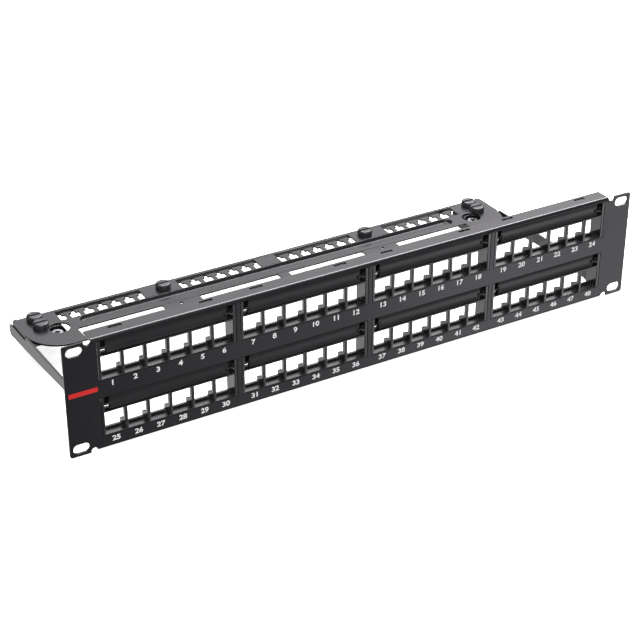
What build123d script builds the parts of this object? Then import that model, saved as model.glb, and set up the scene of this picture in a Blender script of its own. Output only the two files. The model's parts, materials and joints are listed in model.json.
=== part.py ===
from build123d import *
import os
from math import cos, pi

# Unloaded 48-port rack patch panel, two rack units high, with a rear cable tray.
# +X is right as seen from the front, +Y runs rearwards into the rack, +Z is up.
# The origin is the centre of the four rack slots, on the rear face of the ears.
# Every "depth" is measured rearwards from the front face of the steel panel.

# Steel panel
PANEL_WIDTH = 482.6
PANEL_HEIGHT = 88.1
SHEET = 1.5
BEND_OUTER = 2.5
FLANGE_HALF_LENGTH = 220.0
FLANGE_DEPTH = 13.5
EAR_CORNER = 2.0
RACK_SPACING_X = 465.1
RACK_SPACING_Z = 76.2
RACK_SLOT_LENGTH = 12.3
RACK_SLOT_WIDTH = 7.0
RELIEF_WIDTH = 5.5
RELIEF_DEPTH = 3.5

# Grid of port modules
COLUMN_PITCH = 109.0
COLUMNS = [COLUMN_PITCH * step for step in (-1.5, -0.5, 0.5, 1.5)]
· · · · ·
Reproduce the listing above verbatim, from first line to last.

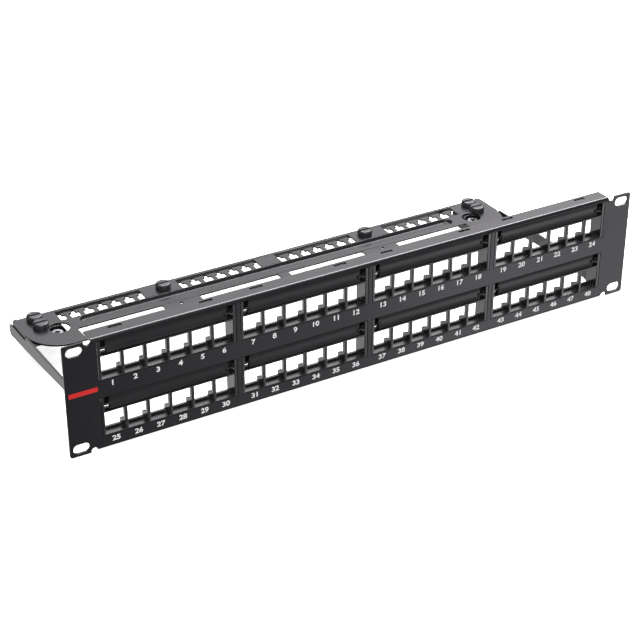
What build123d script builds the parts of this object? Then import that model, saved as model.glb, and set up the scene of this picture in a Blender script of its own. Output only the two files. The model's parts, materials and joints are listed in model.json.
=== part.py ===
from build123d import *
import os
from math import cos, pi

# Unloaded 48-port rack patch panel, two rack units high, with a rear cable tray.
# +X is right as seen from the front, +Y runs rearwards into the rack, +Z is up.
# The origin is the centre of the four rack slots, on the rear face of the ears.
# Every "depth" is measured rearwards from the front face of the steel panel.

# Steel panel
PANEL_WIDTH = 482.6
PANEL_HEIGHT = 88.1
SHEET = 1.5
BEND_OUTER = 2.5
FLANGE_HALF_LENGTH = 220.0
FLANGE_DEPTH = 13.5
EAR_CORNER = 2.0
RACK_SPACING_X = 465.1
RACK_SPACING_Z = 76.2
RACK_SLOT_LENGTH = 12.3
RACK_SLOT_WIDTH = 7.0
RELIEF_WIDTH = 5.5
RELIEF_DEPTH = 3.5

# Grid of port modules
COLUMN_PITCH = 109.0
COLUMNS = [COLUMN_PITCH * step for step in (-1.5, -0.5, 0.5, 1.5)]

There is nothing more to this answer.